Back in the office, I related my fish story to Sean Lusk, an AGFC Fisheries Division biologist in Little Rock who spent most of his seven years with the agency stationed in Hot Springs. From there, he and Jeff Buckingham, a former AGFC biologist, would often fish throughout the Ouachita Mountain area.

“Oh yeah. One of my favorite things to do around this time of year when the water gets lower is to go out and fish smaller tributaries like that,” Lusk said. “Especially when the water is a little warmer, those stream fish will be extremely active, and it’s fun because they’ll hit a bunch of different (baits). It’s not like you really have to dial them in and match the hatch. You can be slinging Rooster Tails and any number of baits out there and you’re going to catch fish.”

Guide Shane Goodner has fished in Arkansas for 40 years.

While all of the Ouachita River tributaries “are not created equal,” Lusk said, and may not offer quite the experience I enjoyed, he says there is potential in the main stem of the river and the major forks, like the South Fork and North Fork, to catch all three of Arkansas’s black bass species.

Goodner pointed out to me that the fish we were catching, though genetically identical to black bass in Lake Ouachita, were different from “lake fish.”

Lusk explained it further: “A lot of those stream fish, they’ll remain in the stream. More than likely the fish you guys were catching are steam-residents, it’s not like they live their life by the spillway and then migrate up in there.” Where there is little pressure on some of these tributaries, the fish immediately strike a bait.

Snake boots and a slight fear of hiding reptiles aside, access may be the only obstacle to anglers finding the perfect, active tributary to fish. Some streams have private land on both sides; you will need permission, or a guide with that permission, to find some of these gorgeous spots full of plentiful bass. But public access points also are available, especially on the Ouachita’s main stem and on any part of the water that abuts U.S. Forest Service land, which can be accessed by the public. The AGFC and the Army Corps of Engineers have access points on the main stem tributaries, Lusk noted, including one at the Twin Creek boat launch on the southwestern corner of Lake Ouachita.

Smallmouth are common in the Ouachita River upstream from Lake Ouachita
“You could launch a boat there and you could run up the South Forth. Depending on how low the water was, you could run up that sucker pretty far,” Lusk says. “Or, if it’s not deep enough at that time of the year you could get out of your boat and start wading your way up. You have to stay below the ordinary high water mark in areas where private land is on either side.”

The main stem of the Ouachita is deep for several miles and more suited to floating fish trips; you have to travel several miles toward Mena to get into more shoal-type areas for wade fishing this time of year, he said.
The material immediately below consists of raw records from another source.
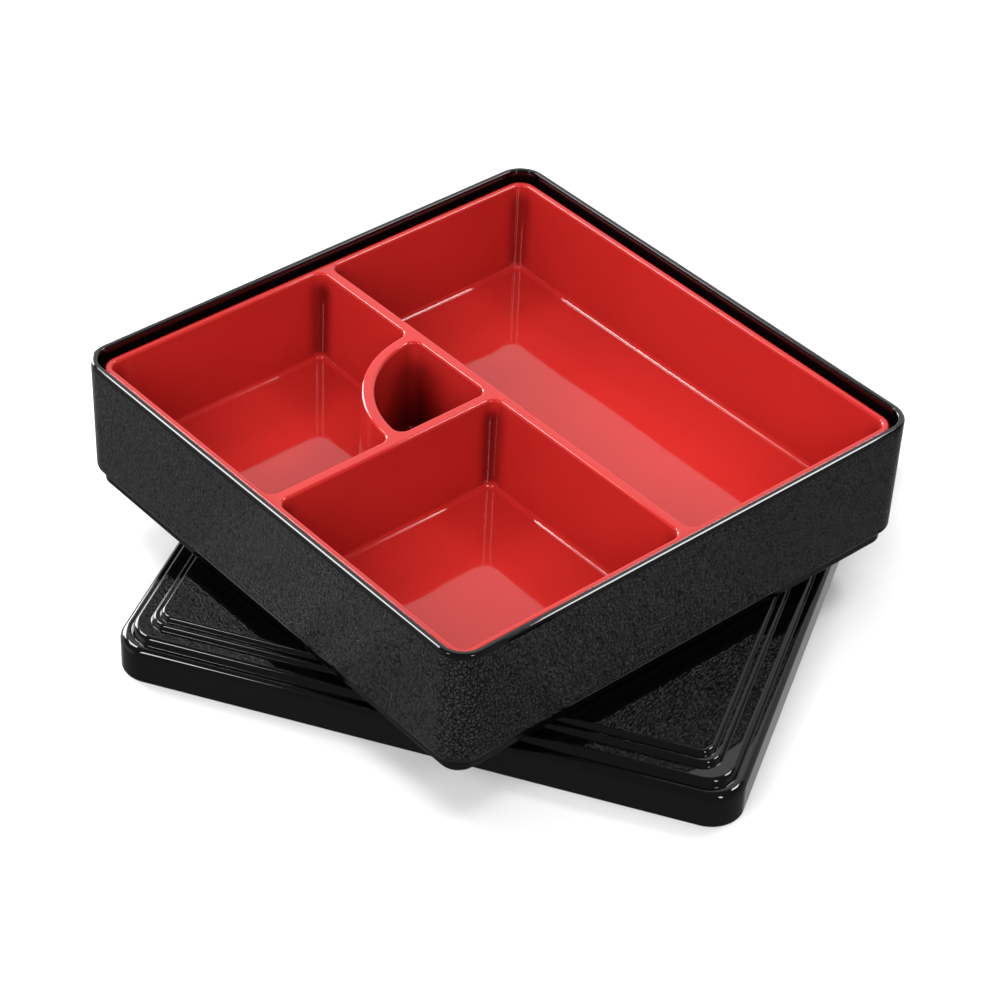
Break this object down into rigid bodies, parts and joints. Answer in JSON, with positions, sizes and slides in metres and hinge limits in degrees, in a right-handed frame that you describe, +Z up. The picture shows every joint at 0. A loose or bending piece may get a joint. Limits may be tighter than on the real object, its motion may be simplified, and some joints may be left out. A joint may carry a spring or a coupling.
{
  "type": "compartment lunch box",
  "caption": "Square lunch box with a rounded rim and grained walls, a divided tray inside it, and a stepped lid lying under it.",
  "frame": {"origin": "centre of the lid's outline, at the height of the surface that the lid lies on", "axes": "+Z up; X and Y along the walls of the outer box, with +Y towards the large compartment and -X towards the compartment next to the sauce compartment; the lid is turned 31.2 degrees about +Z against them"},
  "size_m": [0.3712, 0.3712, 0.0924],
  "materials": {
    "grained_black": "black plastic with a fine leather-like grain on the outside walls and a glossy rim",
    "gloss_black": "polished black plastic",
    "gloss_red": "polished red plastic"
  },
  "bodies": {
    "root": {"outer_box": "grained_black", "compartment_tray": "gloss_red", "lid": "gloss_black"}
  },
  "joints": []
}
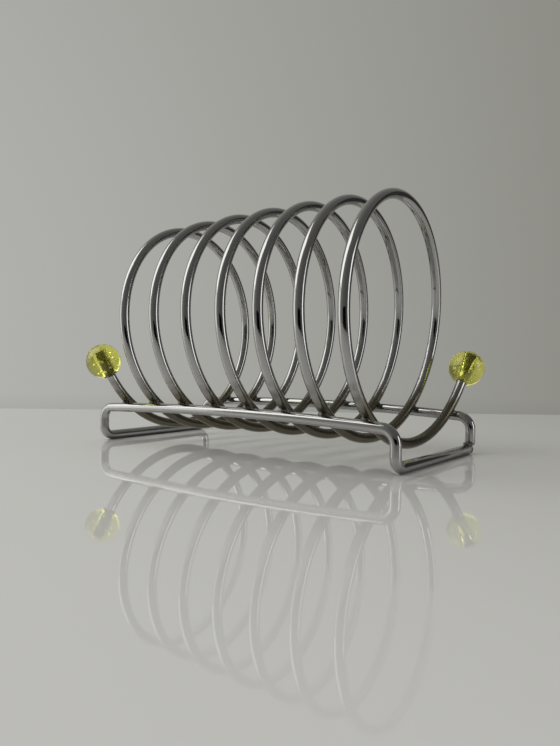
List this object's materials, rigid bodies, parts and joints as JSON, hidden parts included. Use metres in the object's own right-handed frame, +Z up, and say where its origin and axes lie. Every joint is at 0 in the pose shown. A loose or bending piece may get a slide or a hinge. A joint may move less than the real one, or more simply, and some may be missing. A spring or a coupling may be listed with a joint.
{
  "type": "toast rack",
  "caption": "Coiled wire rack that holds slices of toast upright between its turns, on a low bent-wire base, with a clear ball on each end of the coil.",
  "frame": {"origin": "middle of the footprint, on the table that the two crossbars rest on", "axes": "+X along the coil and the two rails, from the end whose ball is at the front to the end whose ball is at the rear; +Y to the rear; +Z up"},
  "size_m": [0.1581, 0.1065, 0.1067],
  "materials": {
    "chrome_wire": "polished chrome plate on steel wire",
    "weld_metal": "plated weld metal, slightly uneven",
    "green_glass": "clear yellow-green, glossy, crazed and bubbled inside",
    "clear_glue": "clear set glue with small bubbles"
  },
  "bodies": {
    "root": {"coil": "chrome_wire", "base_frame": "chrome_wire", "ball_left": "green_glass", "ball_right": "green_glass", "glue_left": "clear_glue", "glue_right": "clear_glue", "front_rail_welds": "weld_metal", "rear_rail_welds": "weld_metal", "base_closing_weld": "weld_metal"}
  },
  "joints": []
}
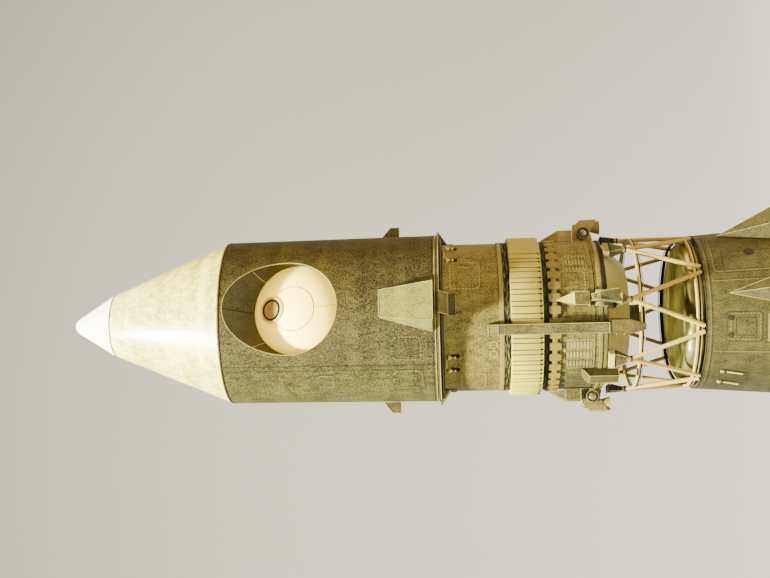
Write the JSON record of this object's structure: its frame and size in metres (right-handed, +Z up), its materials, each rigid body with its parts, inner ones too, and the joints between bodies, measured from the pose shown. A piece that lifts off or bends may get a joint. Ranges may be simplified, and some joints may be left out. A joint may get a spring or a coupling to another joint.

For the average sportsman who would prefer something else to do in the outdoors when his or her friends are in the deer woods, Lusk says, a fall fishing trip in the mountain river tributaries can’t be beat.

“Find one of these trips. Look where we have a Game and Fish access. This isn’t restricted to just the Ouachita, look at any of our mountain tributaries. Right now river fishing can be really good. The fish now are less finicky than they will be in other times of the year in terms of that one bait that they’re looking for. The fish are hungry and they’ve got a wide variety of diet items that they’re interested in, so you can get away with throwing a number of different things and be successful.”